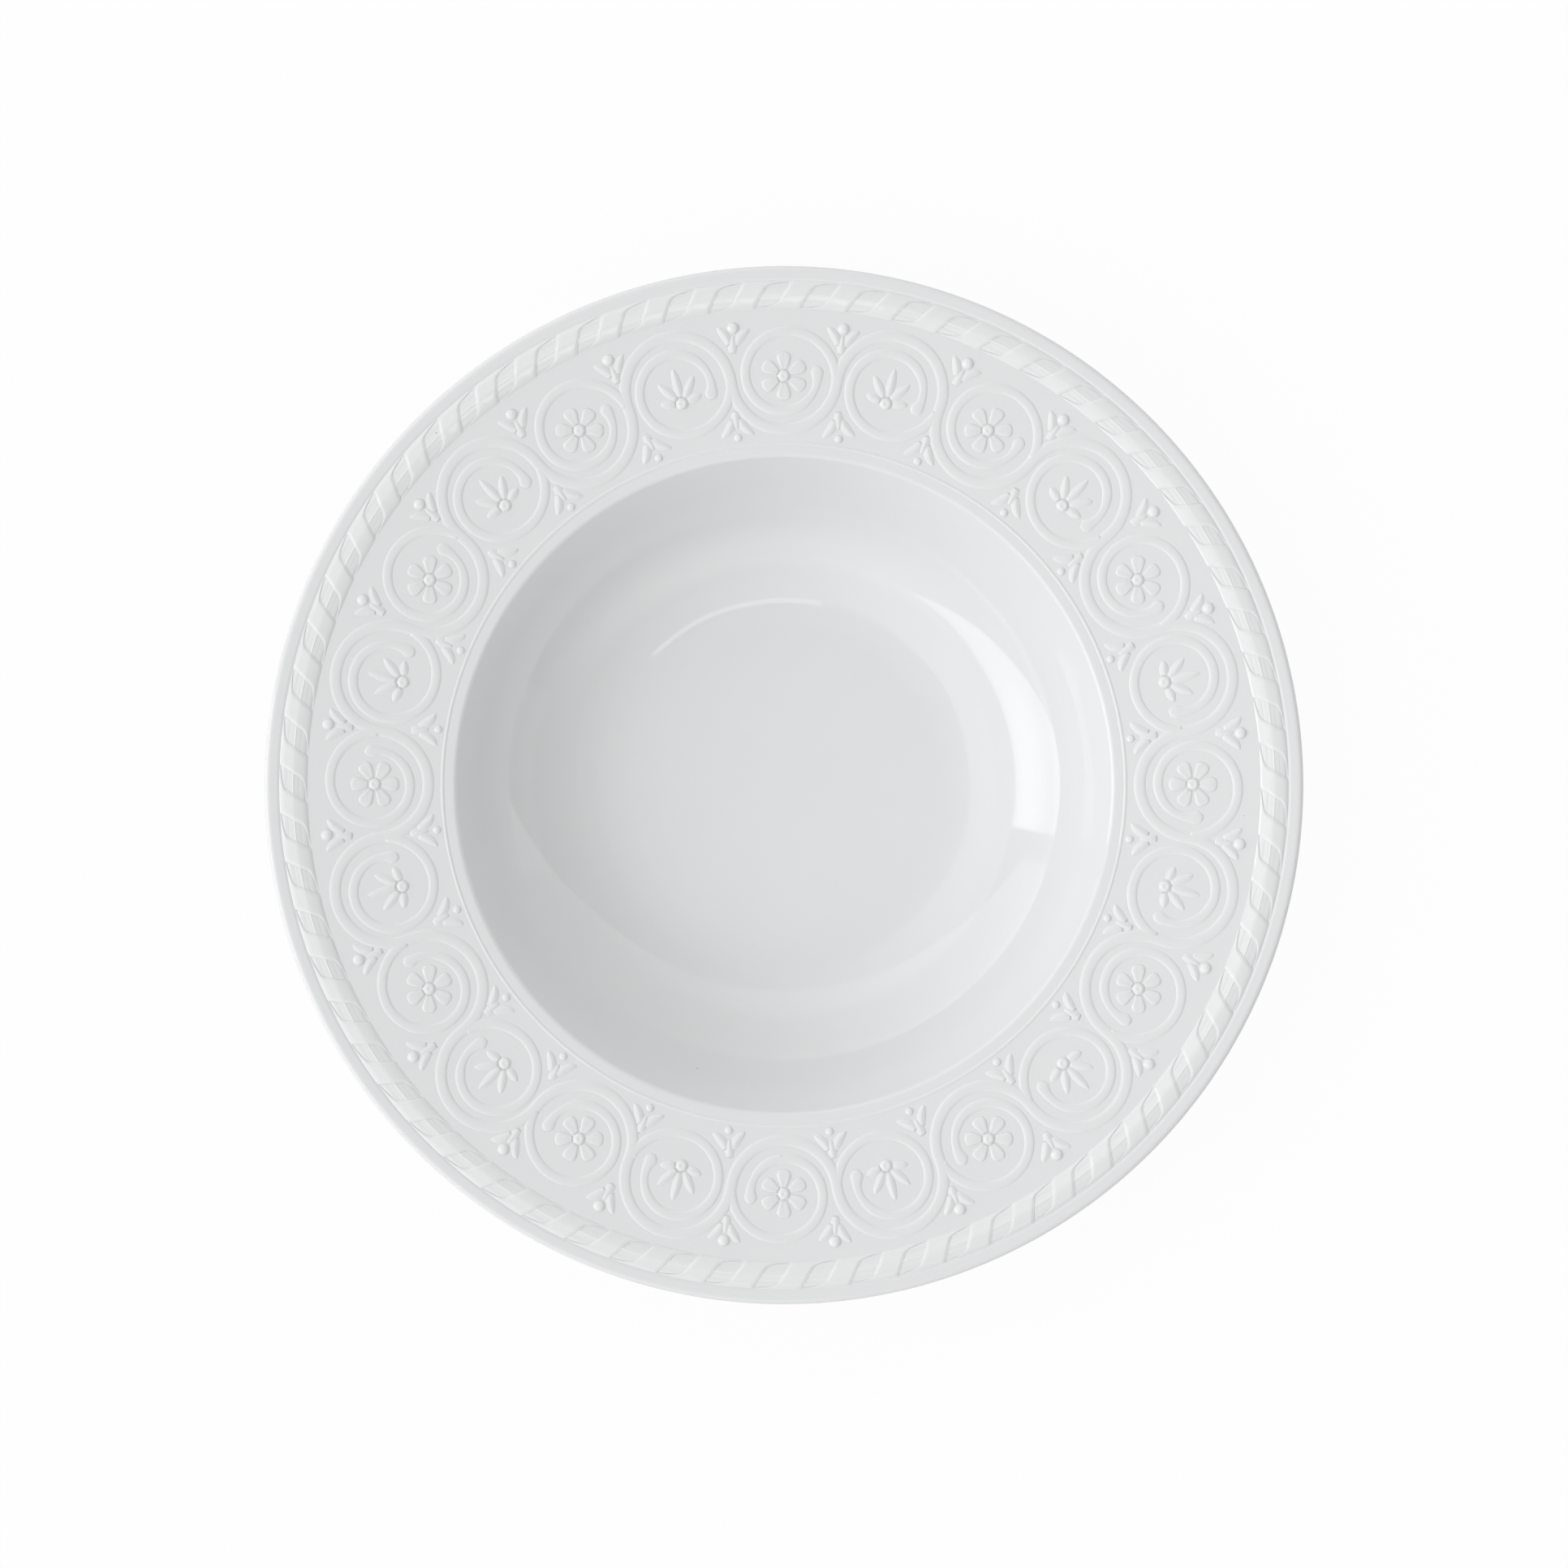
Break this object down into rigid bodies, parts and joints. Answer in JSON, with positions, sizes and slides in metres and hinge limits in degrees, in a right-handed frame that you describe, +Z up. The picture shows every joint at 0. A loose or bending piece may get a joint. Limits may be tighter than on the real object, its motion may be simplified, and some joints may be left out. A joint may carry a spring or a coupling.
{
  "type": "rimmed soup plate",
  "caption": "White porcelain soup plate with a deep round well, a broad rim carrying a moulded vine scroll and a ribbon-and-rod rope border, on a low foot ring.",
  "frame": {"origin": "centre of the bearing face of the foot ring, on the table", "axes": "+Z up along the plate's axis of turning; X and Y in the table's plane"},
  "size_m": [0.24, 0.24, 0.0367],
  "materials": {
    "glazed_body": "glossy white glaze over porcelain",
    "glazed_relief": "glossy white glaze, a little thinner over the relief",
    "bare_foot": "bare fired porcelain on the bearing face, glaze on the sides"
  },
  "bodies": {
    "root": {"plate_body": "glazed_body", "foot_ring": "bare_foot", "verge_line": "glazed_relief", "rope_rod": "glazed_relief", "rope_ribbon": "glazed_relief", "vine_scroll": "glazed_relief", "leaf_sprays": "glazed_relief", "rosettes": "glazed_relief", "leaf_tufts": "glazed_relief", "pearls": "glazed_relief"}
  },
  "joints": []
}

━━━━━━

# WHAT IS NEEDED
Reproduce each line of the material above precisely.

# TASK SOLUTION
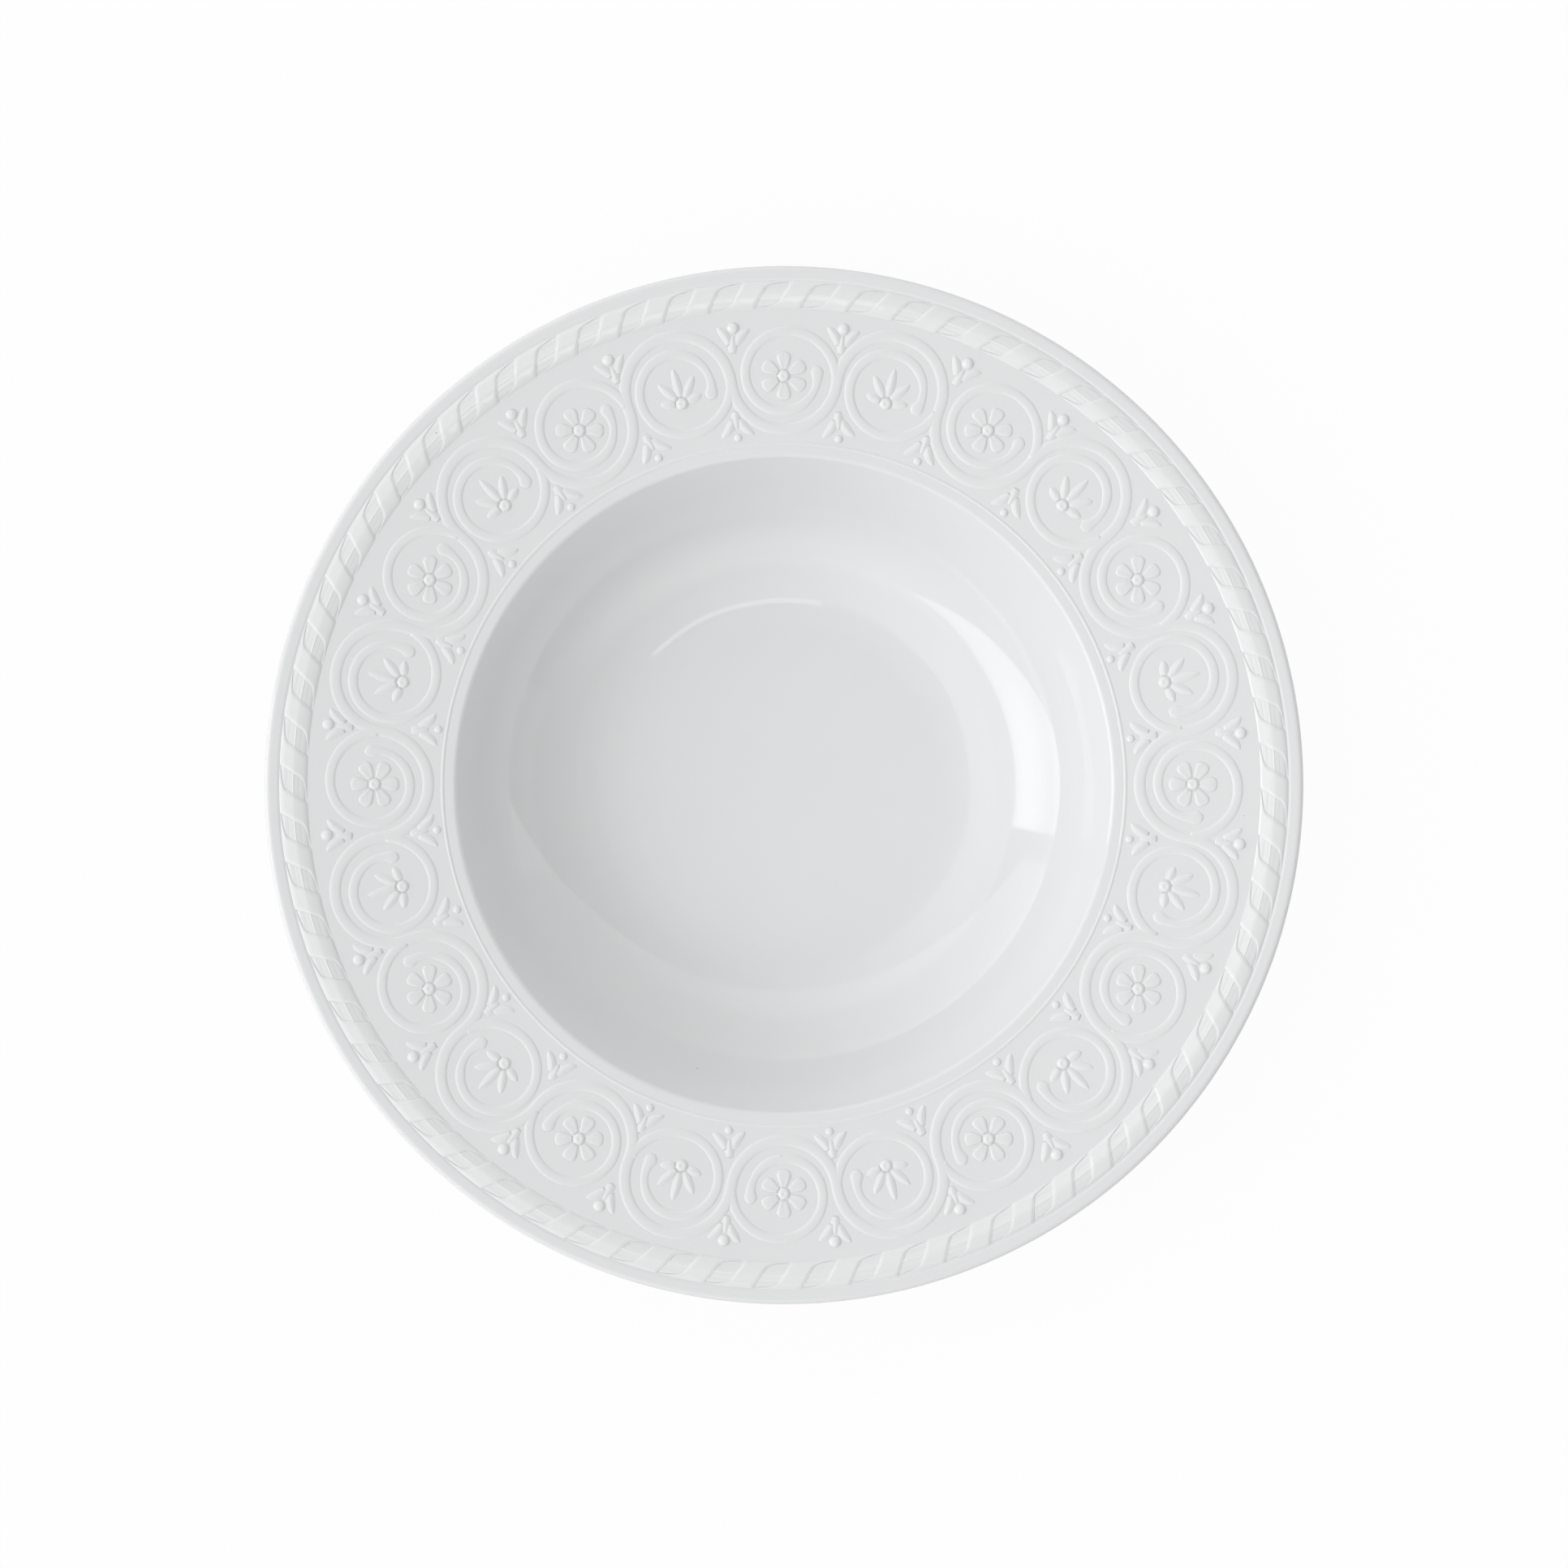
Break this object down into rigid bodies, parts and joints. Answer in JSON, with positions, sizes and slides in metres and hinge limits in degrees, in a right-handed frame that you describe, +Z up. The picture shows every joint at 0. A loose or bending piece may get a joint. Limits may be tighter than on the real object, its motion may be simplified, and some joints may be left out. A joint may carry a spring or a coupling.
{
  "type": "rimmed soup plate",
  "caption": "White porcelain soup plate with a deep round well, a broad rim carrying a moulded vine scroll and a ribbon-and-rod rope border, on a low foot ring.",
  "frame": {"origin": "centre of the bearing face of the foot ring, on the table", "axes": "+Z up along the plate's axis of turning; X and Y in the table's plane"},
  "size_m": [0.24, 0.24, 0.0367],
  "materials": {
    "glazed_body": "glossy white glaze over porcelain",
    "glazed_relief": "glossy white glaze, a little thinner over the relief",
    "bare_foot": "bare fired porcelain on the bearing face, glaze on the sides"
  },
  "bodies": {
    "root": {"plate_body": "glazed_body", "foot_ring": "bare_foot", "verge_line": "glazed_relief", "rope_rod": "glazed_relief", "rope_ribbon": "glazed_relief", "vine_scroll": "glazed_relief", "leaf_sprays": "glazed_relief", "rosettes": "glazed_relief", "leaf_tufts": "glazed_relief", "pearls": "glazed_relief"}
  },
  "joints": []
}